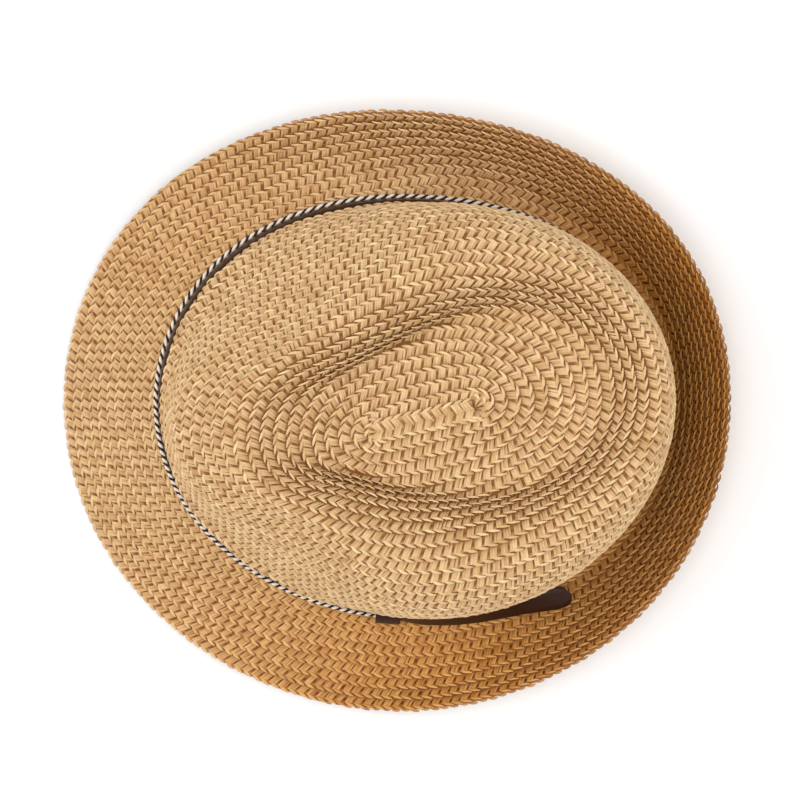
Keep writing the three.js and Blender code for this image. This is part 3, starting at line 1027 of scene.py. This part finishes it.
# %% [markdown]
# ## Strap end
# The strip's free end passes under the keeper and runs on beside the crown. A flat strap bends
# easily one way only, so as the wall curves away its face turns up, until its rounded tip lies
# back on the curled brim. A cloth simulation could find that twist. A table of places and
# angles does it in a moment, and follows the picture more closely.

# %% Strap end
# Columns: distance from the keeper's middle, out, up, degrees that the face has turned up,
# and width.
STRAP = np.array([
    (-4.5, 2.86, 7.5, 6.5, 9.2),
    (5.5, 3.04, 7.4, 9, 9.2),
    (9.5, 3.6, 7.1, 15, 9.2),
    (13, 4, 6.9, 19, 9.2),
    (21, 4.5, 6.3, 25.5, 9.4),
    (36.5, 5.5, 5.4, 35, 9.8),
    (44.6, 5.9, 5, 41, 10.2),
    (52.4, 6.6, 4.2, 50, 10.5),
    (59.8, 8.2, 2.6, 61, 10.6),
    (66.8, 10.5, 0.3, 72, 10.7),
    (73.8, 12.7, -0.9, 80, 10.8),
])
steps = 72
head_turn = KEEPER_AT + np.linspace(-0.1, 1.4, 600)
head_line = ring_point("head", head_turn)
walked = np.concatenate([[0], np.cumsum(np.linalg.norm(np.diff(head_line, axis=0), axis=1))])
walked -= np.interp(KEEPER_AT, head_turn, walked)
where = np.linspace(STRAP[0, 0], STRAP[-1, 0], steps)


def smooth_column(column):
    """Smooth curve through one column of the strap's table."""
    x, y = STRAP[:, 0], STRAP[:, column]
    slope = np.gradient(y, x)
    k = np.clip(np.searchsorted(x, where, side="right") - 1, 0, len(x) - 2)
    h = x[k + 1] - x[k]
    t = (where - x[k]) / h
    return (y[k] * (1 + 2 * t) * (1 - t) ** 2 + h * slope[k] * t * (1 - t) ** 2
            + y[k + 1] * t * t * (3 - 2 * t) + h * slope[k + 1] * t * t * (t - 1))


middle, wall, forward, outward = beside(
    np.interp(where, walked, head_turn), smooth_column(2), smooth_column(1))
lean = np.radians(smooth_column(3))[:, None]
across = wall * np.cos(lean) - outward * np.sin(lean)
face = outward * np.cos(lean) + wall * np.sin(lean)
left = STRAP[-1, 0] - where
tip = smooth_column(4) / 2
half = np.where(left < tip, np.sqrt(np.maximum(tip ** 2 - (tip - left) ** 2, 0.3)), tip)
sections = []
for k in range(steps):
    outline = rounded_strip(2 * half[k], LEATHER, min(0.35, half[k] / 2))
    sections.append(middle[k] + outline[:, :1] * across[k] + outline[:, 1:] * face[k])
strap = sweep("strap_tip", np.array(sections), False, leather.material)
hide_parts("strap_end")
print("strap end is", round(where[-1] - where[0], 1), "mm long")

# %% [markdown]
# ## Floor
# The hat lies on a plain white table, as for a catalogue picture. A curved backdrop is usual in a
# studio, but from above only the table shows. It isn't part of the hat, so it is not attached to the
# hat's root body.

# %% Floor
floor_finish = Finish("white_table")
floor_finish.surface(Base_Color=(0.93, 0.93, 0.93), Roughness=0.9, Specular_IOR_Level=0.1)
size = 3000
corners = [(-size, -size, 0), (size, -size, 0), (size, size, 0), (-size, size, 0)]
table = mesh_object("table", corners, [(0, 1, 2, 3)], floor_finish.material, smooth=False)
print("table is", 2 * size * MM, "m wide")

# %% [markdown]
# ## Light
# A white sky alone would light the hat without any shadow, and a small lamp would make hard
# ones. Here a white sky lights it from all sides, and a broad area light from above gives the
# soft shadow inside the brim. Two weaker ones, from the front and from the back, show the plait
# in relief.

# %% Light
world = bpy.data.worlds.new("studio")
bpy.context.scene.world = world
world.use_nodes = True
world.node_tree.nodes["Background"].inputs[0].default_value = (1.0, 1.0, 1.0, 1.0)
world.node_tree.nodes["Background"].inputs[1].default_value = 0.62


def softbox(name, place, size, power):
    data = bpy.data.lights.new(name, "AREA")
    data.size = size
    data.energy = power
    light = bpy.data.objects.new(name, data)
    light.location = place
    direction = -light.location
    light.rotation_euler = direction.to_track_quat("-Z", "Y").to_euler()
    bpy.context.scene.collection.objects.link(light)
    return light


softbox("overhead", (0.15, -0.1, 2.0), 1.1, 17.0)
softbox("front_box", (-0.15, -1.5, 1.5), 1.2, 12.0)
softbox("back_box", (0.0, 1.4, 1.3), 1.0, 7.0)
bpy.context.scene.view_settings.view_transform = "Standard"

# %% [markdown]
# ## Count and finish
# The triangles are counted, since a real-time scene may use this hat many times.

# %% Count the triangles and finish
triangles = {piece.name: sum(len(face.vertices) - 2 for face in piece.data.polygons)
             for piece in bpy.data.objects if piece.type == "MESH" and not piece.hide_render}
print(len(triangles), "visible meshes,", sum(triangles.values()), "triangles, largest",
      max(triangles.values()))
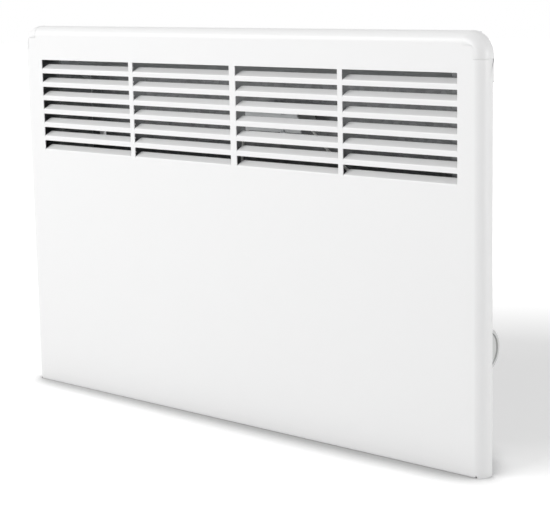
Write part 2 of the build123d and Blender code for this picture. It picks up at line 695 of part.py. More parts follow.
def heat_shield():
    """The sheet between the element and the front panel, with a flange at each end."""
    left = -WALL_IN + SHEET_SEAT
    right = PARTITION_X - ELEMENT_STEEL - SHEET_SEAT
    back = SHIELD_DEPTH + SHIELD_FLANGE
    points = [(left, back), (left, SHIELD_DEPTH), (right, SHIELD_DEPTH), (right, back)]
    sheet = folded_xy(points, 1.5, INNER_STEEL, (SHIELD_BOTTOM, SHIELD_TOP))
    return sheet - rivet_holes(RIVET_GAP)


def reflector():
    """The hat-section sheet behind the element, with its feet on the casing's back."""
    back = BACK_IN - SHEET_SEAT
    points = [
        (back, REFLECTOR_BOTTOM - 8),
        (back, REFLECTOR_BOTTOM),
        (REFLECTOR_DEPTH, REFLECTOR_BOTTOM),
        (REFLECTOR_DEPTH, REFLECTOR_TOP),
        (back, REFLECTOR_TOP),
        (back, REFLECTOR_TOP + REFLECTOR_FOOT),
    ]
    sheet = folded_yz(points, 1.2, INNER_STEEL, (-REFLECTOR_HALF, REFLECTOR_HALF))
    return sheet - rivet_holes(RIVET_GAP)


# ================================================================ element
def leg_heights():
    """The heights of the element's two straight legs."""
    return (ELEMENT_LOW, ELEMENT_LOW + ELEMENT_RISE)


def sheath_holes(xs):
    """Holes for both legs of the sheath through an upright sheet."""
    return [rod_x(xs, ELEMENT_DEPTH, z, SHEATH_R + SHEATH_GAP) for z in leg_heights()]


def sheath_end():
    """The x at which the sheath's legs end."""
    return PARTITION_X + 3.0


def element_sheath():
    """The hairpin sheath."""
    low, high = leg_heights()
    radius = ELEMENT_RISE / 2
    y = at(ELEMENT_DEPTH)
    path = Wire([
        Line((sheath_end(), y, low), (ELEMENT_LEFT, y, low)).edge(),
        ThreePointArc(
            (ELEMENT_LEFT, y, low), (ELEMENT_LEFT - radius, y, low + radius), (ELEMENT_LEFT, y, high)
        ).edge(),
        Line((ELEMENT_LEFT, y, high), (sheath_end(), y, high)).edge(),
    ])
    return sweep(Plane(path @ 0, z_dir=path % 0) * Circle(SHEATH_R), path=path)


def element_fins():
    """The row of pressed fins on the sheath."""
    middle = (ELEMENT_PLATE_X + PARTITION_X) / 2
    first = middle - (FIN_COUNT - 1) / 2 * FIN_PITCH
    low, high = ELEMENT_LOW - FIN_MARGIN, ELEMENT_LOW + ELEMENT_RISE + FIN_MARGIN
    fin = block((0, FIN_THICK), FIN_DEPTHS, (low, high))
    fin = fillet(fin.edges().filter_by(Axis.X), 4)
    fin -= sheath_holes((-2, 2))
    return [Pos(first + i * FIN_PITCH, 0, 0) * fin for i in range(FIN_COUNT)]


def terminal_bushes():
    """Ceramic bushes in the ends of the sheath."""
    end = sheath_end()
    bushes = []
    for z in leg_heights():
        bush = rod_x((end, end + BUSH_LENGTH), ELEMENT_DEPTH, z, BUSH_R)
        bush = chamfer(bush.faces().sort_by(Axis.X)[-1].edges(), 0.8)
        bushes.append(bush - rod_x((end - 1, end + BUSH_LENGTH + 1), ELEMENT_DEPTH, z, PIN_R + RUN_GAP))
    return bushes


def terminal_pins():
    """The element's cold pins."""
    end = sheath_end()
    return [rod_x((end, end + PIN_LENGTH), ELEMENT_DEPTH, z, PIN_R) for z in leg_heights()]


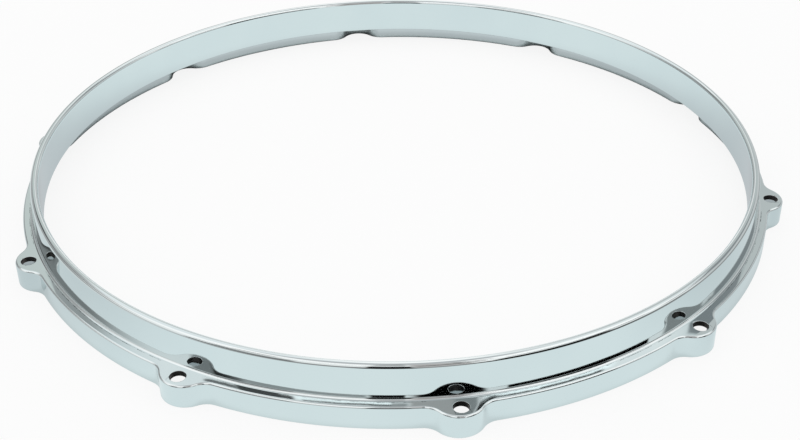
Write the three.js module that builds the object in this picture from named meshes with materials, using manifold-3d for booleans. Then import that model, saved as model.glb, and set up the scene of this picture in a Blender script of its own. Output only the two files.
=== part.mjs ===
// Drum hoop for a 14 inch batter head, one die casting in chromed zinc.
// Millimetres, +Z up. The origin is on the ring's axis, level with the skirt's lower edge.
import * as THREE from 'three';
import { mergeVertices } from 'three/addons/utils/BufferGeometryUtils.js';
import Module from 'manifold-3d';

// Rim, the tall wall around the head
const drumDiameter = 355.6; // nominal size of the drum
const boreClearance = 0.2; // rim bore beyond the nominal radius
const rimWall = 3.8; // at the top, which is fully rounded
const rimTaper = 1.3; // how much thicker it is at the shelf, for the mould's draft
const hoopHeight = 28;
const boreEdgeBreak = 0.4; // lower edge of the bore

// Flange, the shelf outside the rim
const flangeHeight = 11.3; // its top above the skirt's lower edge
const flangeThickness = 2.5;
const footFilletRadius = 1.3; // between the rim and the shelf
const flangeEdgeRadius = 1.0; // where the shelf turns down into the skirt

// Skirt, the thin wall that hangs from the flange around the hollow underside
const gutterWidth = 2.15; // from the rim's foot to the skirt's inner face
const skirtWall = 2.4;
const skirtEdgeBreak = 0.4; // both lower edges
const gutterFilletRadius = 0.8; // under the flange, inside the skirt

// Ears, the lobes that the tension rods pull down on
const earCount = 10;
const rodHoleDiameter = 6.8;
const rodHoleFlare = 0.3; // broken upper edge of the hole
const washerDiameter = 9.6; // flat seat of the rod's washer
const washerClearance = 0.1; // from the washer to the foot fillet
const pocketClearance = 0.1; // from the hole's edge to the inside of the skirt
const pocketNoseRadius = 9.2; // inside of the skirt at an ear's nose
const earFilletRadius = 8.5; // outside, from an ear into the round skirt

// Cutting and faceting
const cutOverrun = 1;
const noseSteps = 4; // stations along half an ear's nose
const filletSteps = 3; // along each fillet beside it
const skirtSteps = 3; // along half the skirt between two ears
const crownSteps = 3; // along each half of the rim's rounded top
const edgeSteps = 2; // along a smaller rounded edge of the section
const footSteps = 3; // along the foot fillet
const holeSegments = 28;

// Radii and levels that follow
const boreRadius = drumDiameter / 2 + boreClearance;
const rimRadius = boreRadius + rimWall;
const rimFootRadius = rimRadius + rimTaper;
const crownRadius = rimWall / 2;
const skirtInnerRadius = rimFootRadius + gutterWidth;
const skirtRadius = skirtInnerRadius + skirtWall;
const shelfUnderside = flangeHeight - flangeThickness;
const rodCircleRadius = rimFootRadius + footFilletRadius + washerClearance + washerDiameter / 2;
const earTipRadius = rodCircleRadius + rodHoleDiameter / 2 + pocketClearance + skirtWall;
const earNoseRadius = pocketNoseRadius + skirtWall;
const noseCentreRadius = earTipRadius - earNoseRadius;

// The rim's outer face leans in by this angle, so the corners at its top and foot are wider than square.
// A round in such a corner starts this share of its radius away from the corner.
const rimDraft = Math.atan(rimTaper / (hoopHeight - flangeHeight));
const setbackShare = 1 / Math.tan((Math.PI / 2 + rimDraft) / 2);

// The outline of an ear is a nose arc and two fillets that meet the round skirt.
// A fillet's centre is the third corner of a triangle over the ring's axis and the nose's centre.
const filletCentreRadius = skirtRadius + earFilletRadius;
const noseToFillet = earNoseRadius + earFilletRadius;
const filletAngle = angleBetween(filletCentreRadius, noseCentreRadius, noseToFillet);
const noseTurn = Math.PI - angleBetween(noseCentreRadius, noseToFillet, filletCentreRadius);
const noseAngle = Math.atan2(
  earNoseRadius * Math.sin(noseTurn),
  noseCentreRadius + earNoseRadius * Math.cos(noseTurn)
);

// Angle between the two sides a and b of a triangle whose third side is c
function angleBetween(a, b, c) {
  return Math.acos((a * a + b * b - c * c) / (2 * a * b));
}

// Distance from the ring's axis to the skirt's outline, moved inwards by inset,
// in the direction that lies angle away from the nearest ear's middle
function outlineRadius(angle, inset) {
  const turn = Math.abs(angle);
  const noseRadius = earNoseRadius - inset;
  const filletRadius = earFilletRadius + inset;
  if (turn >= filletAngle) {
    return skirtRadius - inset;
  }
  const joinX = noseCentreRadius + noseRadius * Math.cos(noseTurn);
  const joinY = noseRadius * Math.sin(noseTurn);
  if (turn <= Math.atan2(joinY, joinX)) {
    const side = noseCentreRadius * Math.sin(turn);
    return noseCentreRadius * Math.cos(turn) + Math.sqrt(noseRadius ** 2 - side ** 2);
  }
  const side = filletCentreRadius * Math.sin(filletAngle - turn);
  return filletCentreRadius * Math.cos(filletAngle - turn) - Math.sqrt(filletRadius ** 2 - side ** 2);
}

// Points of an arc in the section, from one angle to another
function arc(centreR, centreZ, radius, from, to, steps) {
  const points = [];
  for (let i = 0; i <= steps; i++) {
    const t = from + ((to - from) * i) / steps;
    points.push([centreR + radius * Math.cos(t), centreZ + radius * Math.sin(t)]);
  }
  return points;
}

// Closed section of the casting at one angle from the nearest ear, as [radius, height]
function section(angle) {
  const quarter = Math.PI / 2;
  const bore = [
    [boreRadius, shelfUnderside + boreEdgeBreak],
    [boreRadius + boreEdgeBreak, shelfUnderside],
  ];
  const topLevel = hoopHeight - crownRadius;
  const outerCentre = rimRadius - crownRadius * setbackShare;
  const innerTop = arc(boreRadius + crownRadius, topLevel, crownRadius, quarter, 2 * quarter, crownSteps);
  const outerTop = arc(outerCentre, topLevel, crownRadius, rimDraft, quarter, crownSteps);
  const foot = arc(
    rimFootRadius + footFilletRadius * setbackShare,
    flangeHeight + footFilletRadius,
    footFilletRadius,
    3 * quarter,
    2 * quarter + rimDraft,
    footSteps
  );

  // Rounded edge of the shelf, on outlines moved in by what the round takes
  const shelfEdge = [];
  for (let i = 0; i <= edgeSteps; i++) {
    const t = (quarter * i) / edgeSteps;
    const inset = flangeEdgeRadius * (1 - Math.cos(t));
    const drop = flangeEdgeRadius * (1 - Math.sin(t));
    shelfEdge.push([outlineRadius(angle, inset), flangeHeight - drop]);
  }
  const lowerEdge = [
    [outlineRadius(angle, skirtWall), skirtEdgeBreak],
    [outlineRadius(angle, skirtWall - skirtEdgeBreak), 0],
    [outlineRadius(angle, skirtEdgeBreak), 0],
    [outlineRadius(angle, 0), skirtEdgeBreak],
  ];

  // Hollow corner between the shelf's underside and the skirt
  const gutterCorner = [];
  for (let i = 0; i <= edgeSteps; i++) {
    const t = (quarter * i) / edgeSteps;
    const inset = skirtWall + gutterFilletRadius * (1 - Math.sin(t));
    const drop = gutterFilletRadius * (1 - Math.cos(t));
    gutterCorner.push([outlineRadius(angle, inset), shelfUnderside - drop]);
  }
  return [...gutterCorner, ...lowerEdge, ...shelfEdge, ...foot, ...outerTop, ...innerTop, ...bore];
}

// Directions of the stations around the ring: closer together at each ear
function stationAngles() {
  const halfPitch = Math.PI / earCount;
  const half = [];
  for (let i = 0; i < noseSteps; i++) {
    half.push((noseAngle * i) / noseSteps);
  }
  for (let i = 0; i < filletSteps; i++) {
    half.push(noseAngle + ((filletAngle - noseAngle) * i) / filletSteps);
  }
  for (let i = 0; i <= skirtSteps; i++) {
    half.push(filletAngle + ((halfPitch - filletAngle) * i) / skirtSteps);
  }
  const before = half.slice(1, -1).reverse().map((angle) => -angle);
  return [...before, ...half];
}

// Skin lofted through the section at every station, closed around the ring
function ringGeometry() {
  const positions = [];
  const indices = [];
  let stations = 0;
  for (let ear = 0; ear < earCount; ear++) {
    const earAngle = (2 * Math.PI * ear) / earCount;
    for (const angle of stationAngles()) {
      for (const [radius, height] of section(angle)) {
        positions.push(
          radius * Math.cos(earAngle + angle),
          radius * Math.sin(earAngle + angle),
          height
        );
      }
      stations++;
    }
  }
  const sectionSize = section(0).length;
  for (let s = 0; s < stations; s++) {
    const here = s * sectionSize;
    const next = ((s + 1) % stations) * sectionSize;
    for (let p = 0; p < sectionSize; p++) {
      const q = (p + 1) % sectionSize;
      indices.push(here + p, next + p, next + q);
      indices.push(here + p, next + q, here + q);
    }
  }
  const geometry = new THREE.BufferGeometry();
  geometry.setAttribute('position', new THREE.Float32BufferAttribute(positions, 3));
  geometry.setIndex(indices);
  return geometry;
}

// Drill for one rod hole, with the flare that breaks its upper edge
function drillGeometry(earAngle) {
  const holeRadius = rodHoleDiameter / 2;
  const profile = [
    new THREE.Vector2(0, shelfUnderside - cutOverrun),
    new THREE.Vector2(holeRadius, shelfUnderside - cutOverrun),
    new THREE.Vector2(holeRadius, flangeHeight - rodHoleFlare),
    new THREE.Vector2(holeRadius + rodHoleFlare + cutOverrun, flangeHeight + cutOverrun),
    new THREE.Vector2(0, flangeHeight + cutOverrun),
  ];
  const geometry = new THREE.LatheGeometry(profile, holeSegments);
  geometry.rotateX(Math.PI / 2);
  geometry.translate(rodCircleRadius, 0, 0);
  geometry.rotateZ(earAngle);
  return geometry;
}

// A closed mesh as a solid for cutting, and back
function toSolid(wasm, geometry) {
  const bare = geometry.clone();
  bare.deleteAttribute('normal');
  bare.deleteAttribute('uv');
  const merged = mergeVertices(bare);
  const mesh = new wasm.Mesh({
    numProp: 3,
    vertProperties: new Float32Array(merged.getAttribute('position').array),
    triVerts: new Uint32Array(merged.getIndex().array),
  });
  return new wasm.Manifold(mesh);
}

function toGeometry(solid) {
  const mesh = solid.getMesh();
  const geometry = new THREE.BufferGeometry();
  geometry.setAttribute('position', new THREE.BufferAttribute(mesh.vertProperties, mesh.numProp));
  geometry.setIndex(new THREE.BufferAttribute(mesh.triVerts, 1));
  geometry.computeVertexNormals();
  return geometry;
}

function hoopGeometry(wasm) {
  let solid = toSolid(wasm, ringGeometry());
  for (let ear = 0; ear < earCount; ear++) {
    const earAngle = (2 * Math.PI * ear) / earCount;
    solid = solid.subtract(toSolid(wasm, drillGeometry(earAngle)));
  }
  return toGeometry(solid);
}

const wasm = await Module();
wasm.setup();

const chrome = new THREE.MeshStandardMaterial({
  name: 'chrome_plate',
  color: new THREE.Color(0.69, 0.74, 0.75),
  roughness: 0.06,
  metalness: 1,
});

const casting = new THREE.Mesh(hoopGeometry(wasm), chrome);
casting.name = 'hoop_casting';

const hoop = new THREE.Group();
hoop.name = 'drum_hoop';
hoop.add(casting);

export default hoop;
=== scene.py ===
import math

import bmesh
import bpy
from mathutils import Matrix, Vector


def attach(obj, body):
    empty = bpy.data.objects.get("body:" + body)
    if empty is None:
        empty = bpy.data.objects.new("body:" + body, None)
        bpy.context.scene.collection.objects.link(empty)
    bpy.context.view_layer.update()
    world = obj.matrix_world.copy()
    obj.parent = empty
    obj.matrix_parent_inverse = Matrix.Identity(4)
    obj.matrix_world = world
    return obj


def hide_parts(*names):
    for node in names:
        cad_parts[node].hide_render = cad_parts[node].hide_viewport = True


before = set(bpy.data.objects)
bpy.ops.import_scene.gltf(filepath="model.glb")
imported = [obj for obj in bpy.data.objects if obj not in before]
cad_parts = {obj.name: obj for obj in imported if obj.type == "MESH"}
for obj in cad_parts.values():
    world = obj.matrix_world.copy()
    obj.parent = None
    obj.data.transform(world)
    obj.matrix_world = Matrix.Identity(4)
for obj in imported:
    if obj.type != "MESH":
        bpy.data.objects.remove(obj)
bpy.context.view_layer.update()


# selecting and small edit-mode helpers

def deselectAll():
    if bpy.context.object and bpy.context.object.mode != "OBJECT":
        bpy.ops.object.mode_set(mode="OBJECT")
    bpy.ops.object.select_all(action="DESELECT")


def makeActive(piece):
    deselectAll()
    piece.select_set(True)
    bpy.context.view_layer.objects.active = piece


def pick(kind, test):  # kind is verts, edges or faces; edit mode
    mode = {"verts": "VERT", "edges": "EDGE", "faces": "FACE"}[kind]
    bpy.ops.mesh.select_mode(type=mode)
    bpy.ops.mesh.select_all(action="DESELECT")
    mesh = bmesh.from_edit_mesh(bpy.context.object.data)
    for item in getattr(mesh, kind):
        item.select = bool(test(item))
    mesh.select_flush_mode()
    bmesh.update_edit_mesh(bpy.context.object.data)


def near(value, target, slack=2e-6):  # metres
    return abs(value - target) < slack


def atCorner(v, x, z):  # of a section, which is drawn in the plane of x and z
    return near(v.co.x, x) and near(v.co.z, z)


def middleOf(item):
    return sum((v.co for v in item.verts), Vector()) / len(item.verts)


# casting, sizes in metres; bore and heights as in the CAD frame
hoop = {
    "bore": 0.1780,  # radius
    "rimWall": 0.0038,  # at the top, which is fully rounded
    "rimTaper": 0.0013,  # how much thicker it is at the shelf
    "height": 0.0280,
    "boreEdge": 0.0004,
    "shelfTop": 0.0113,
    "shelfThickness": 0.0025,
    "foot": 0.0013,  # fillet from the rim into the shelf
    "shelfEdge": 0.0010,
    "gutter": 0.00215,  # rim's foot to skirt's inner face
    "skirtWall": 0.0024,
    "skirtEdge": 0.0004,
    "gutterFillet": 0.0008,
    "ears": 10,
    "rodCircle": 0.1893,
    "rodHole": 0.0068,  # diameter
    "rodHoleEdge": 0.0003,
    "pocketGap": 0.0001,  # hole's edge to the skirt's inner face
    "pocketNose": 0.0092,  # inner radius of an ear's nose
    "earFillet": 0.0085,
    "shelfBand": 0.0002,  # flat that each swept strip keeps past its fillet
    "noseSteps": 10,
    "filletSteps": 6,
    "skirtSteps": 12,
    "roundSegments": 6,
    "holeSides": 96,
    "holeEdgeSegments": 3,
    "holeSlack": 2e-5,  # how far an edge may lie from a hole's circle and still count as its edge
    "drillDepth": 0.0075,
    "mergeGap": 1e-6,
    "smoothAngle": math.radians(60),
}


def roundCorner(x, z, radius, segments, lean=0.0):  # the corner is wider than square by the lean
    pick("verts", lambda v: atCorner(v, x, z))
    setback = radius / math.tan((math.pi / 2 + lean) / 2)
    bpy.ops.mesh.bevel(
        offset=setback, offset_type="OFFSET", segments=segments, profile=0.5, affect="VERTICES")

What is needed
Starting at the line that contains "const wasm = await Module();" and ending at the line that contains "obj.data.transform(world)", repeat each line exactly, both ends included, and nothing else.

Full output
const wasm = await Module();
wasm.setup();

const chrome = new THREE.MeshStandardMaterial({
  name: 'chrome_plate',
  color: new THREE.Color(0.69, 0.74, 0.75),
  roughness: 0.06,
  metalness: 1,
});

const casting = new THREE.Mesh(hoopGeometry(wasm), chrome);
casting.name = 'hoop_casting';

const hoop = new THREE.Group();
hoop.name = 'drum_hoop';
hoop.add(casting);

export default hoop;
=== scene.py ===
import math

import bmesh
import bpy
from mathutils import Matrix, Vector


def attach(obj, body):
    empty = bpy.data.objects.get("body:" + body)
    if empty is None:
        empty = bpy.data.objects.new("body:" + body, None)
        bpy.context.scene.collection.objects.link(empty)
    bpy.context.view_layer.update()
    world = obj.matrix_world.copy()
    obj.parent = empty
    obj.matrix_parent_inverse = Matrix.Identity(4)
    obj.matrix_world = world
    return obj


def hide_parts(*names):
    for node in names:
        cad_parts[node].hide_render = cad_parts[node].hide_viewport = True


before = set(bpy.data.objects)
bpy.ops.import_scene.gltf(filepath="model.glb")
imported = [obj for obj in bpy.data.objects if obj not in before]
cad_parts = {obj.name: obj for obj in imported if obj.type == "MESH"}
for obj in cad_parts.values():
    world = obj.matrix_world.copy()
    obj.parent = None
    obj.data.transform(world)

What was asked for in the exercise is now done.